Suspension options are also pretty broad, with coil and damper, coil-overs and air bags available.
Axle articulation is similar to that of a Defender in stock form, but this can be increased for those that want to tackle more serious off-roading.
Raised, wide wheel arches also mean there’s space for some fairly serious rubber.
Standard fitment is 285/75 R16 mud-terrain or all-terrain tyres, but there’s room to go larger.
Interior and electrics
Interiors can come in almost any trim level, from simple, hose-out bare metal with a couple of seats, to plush carpet, leather and fancy entertainment systems.
In most cases, buyers go somewhere in the middle, opting for a little more sound-deadening material and comfort than a Defender, while keeping it welly-and-overall friendly.
Until recently, the electrical system was based on modified Land Rover wiring looms, but the firm now has its own computer-controlled setup.
This sounds complex, but according to Mr Foers, it’s more straightforward and reliable than a traditional system.
Instead of a fuse board, all wires terminate in the touchscreen computer in the cabin and there are electric breakers that trip if there’s a fault.
All of this is sealed to prevent water ingress, and if there are any problems with the screen, it’s relatively simple to replace.
“It’s basically a clever way of being simple,” says Mr Foers.
Availability and prices
Buyers have three options for purchasing an Ibex – a complete vehicle with brand-new components, a complete vehicle with new chassis and used engine and running gear, or a monocoque kit.
Prices for the first option can run to more than £50,000, but by sourcing parts from a low-mileage donor vehicle, this drops to about £26,000.
These vehicles can’t be given a new registration plate, but they are allocated an age-related plate that matches the donor vehicle.
Kits start at £7,250, and include chassis, body panels, glass, seals and hinges.
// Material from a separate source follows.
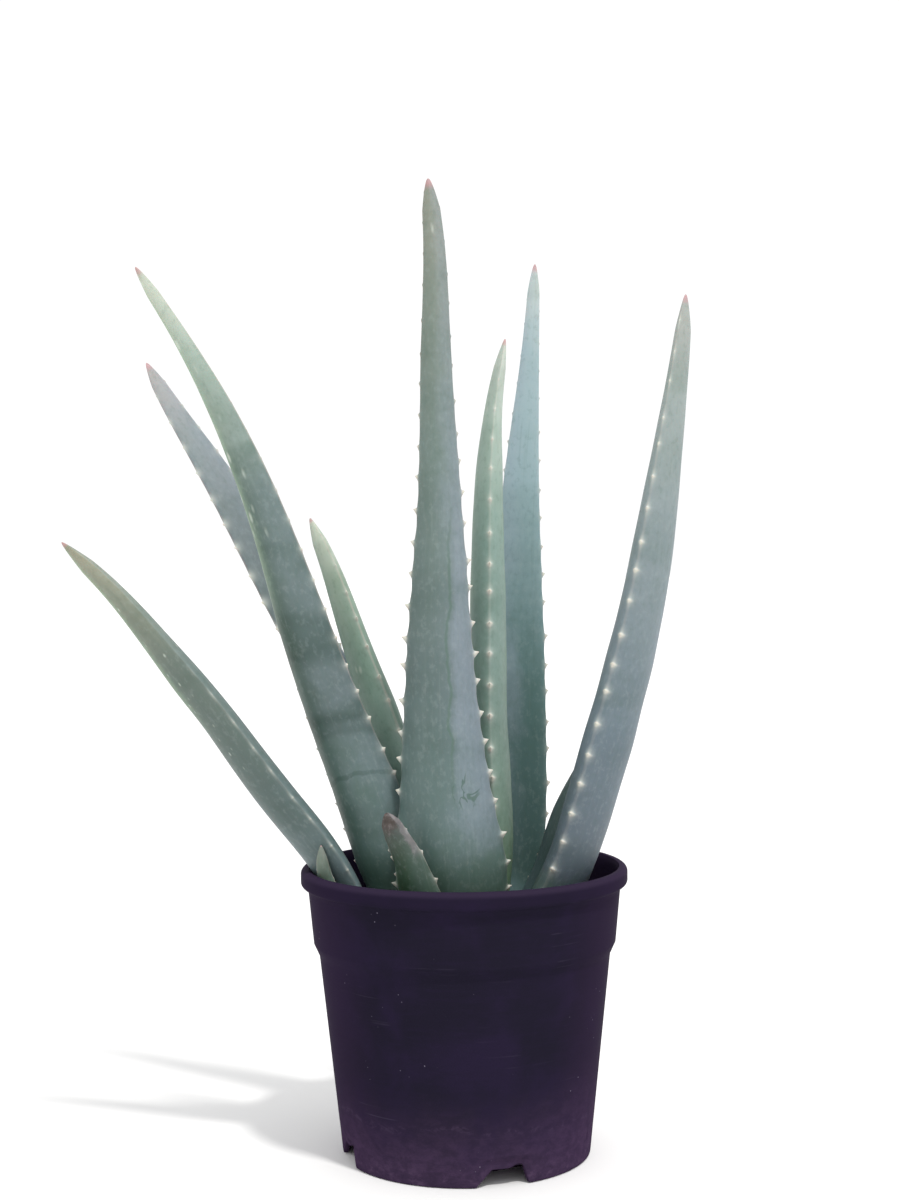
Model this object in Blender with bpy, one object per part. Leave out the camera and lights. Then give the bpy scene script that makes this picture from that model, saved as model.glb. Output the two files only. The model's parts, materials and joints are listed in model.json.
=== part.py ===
"""Potted aloe: a plastic nursery pot with its soil, the main stem and a side stem, and every leaf.

Metres, +Z up. The origin is on the floor, on the pot's axis; the plant's front faces -Y.
"""

import math

import bpy
import numpy as np

# Pot: a thin moulded cone with a rolled rim, a stacking shoulder and a notched foot
POT_HEIGHT = 0.150
RIM_RADIUS = 0.085
RIM_DROP = 0.009  # height of the rolled bead
BEAD_ROUND = 0.0022
BAND_TOP_RADIUS = 0.0813  # wall just under the bead
BAND_BOTTOM_RADIUS = 0.0786
SHOULDER_Z = 0.111
SHOULDER_DROP = 0.0055
CONE_TOP_RADIUS = 0.0759
FOOT_RADIUS = 0.0646
FOOT_ROUND = 0.0012
WALL = 0.0014
FLOOR_LIFT = 0.0090  # the drain channel's underside, above the floor
CHANNEL_INNER = 0.044
CHANNEL_OUTER = 0.0612
CHANNEL_DRAFT = 0.0004  # taper of the foot ring's inner face
FLOOR_FILLET = 0.0018  # how far the inner corner stands out from the channel
HUB_RADIUS = 0.040  # flat middle of the base, which rests on the floor
POT_SIDES = 56

NOTCHES = 4
NOTCH_FIRST = -75.0  # degrees about +Z from +X, the notch at the front
NOTCH_FOOT_WIDTH = 0.027
NOTCH_TOP_WIDTH = 0.017
NOTCH_HEIGHT = 0.0085
NOTCH_REACH = 0.012  # depth of the cutter, more than the foot ring's thickness
DRAIN_HOLES = 8
DRAIN_RADIUS = 0.0035
DRAIN_SIDES = 10
OVERCUT = 0.002  # how far a cutter passes the face it cuts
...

It’s then up to the buyer to apply paint, fit the running gear and get it ready for the road.
It’s also possible to get a part-build, where some of the more involved jobs have already been completed.
Road tax is currently £270 for all models and insurance is said to be pretty reasonable. However, there are a few insurers that don’t recognise the vehicle.
Demand has increased in the past couple of years, so there is currently an 18-month waiting list for complete cars and kits.
Foers Engineering was founded by David Foer’s father John in 1975, and he came up with the Ibex concept after realising there was a need for an off-road vehicle that could bridge the gap between a Land Rover Defender and an ATV.
The first prototype was built for a Scottish hill farmer in 1988 and is still in use today.
In fact, all Ibexes built to date are still running, apart from one stolen vehicle that was never recovered.
David took on the business after leaving his job as a vehicle developer for engineering firm Ricardo and the current F8 model – the fourth generation of the vehicle – is his own design.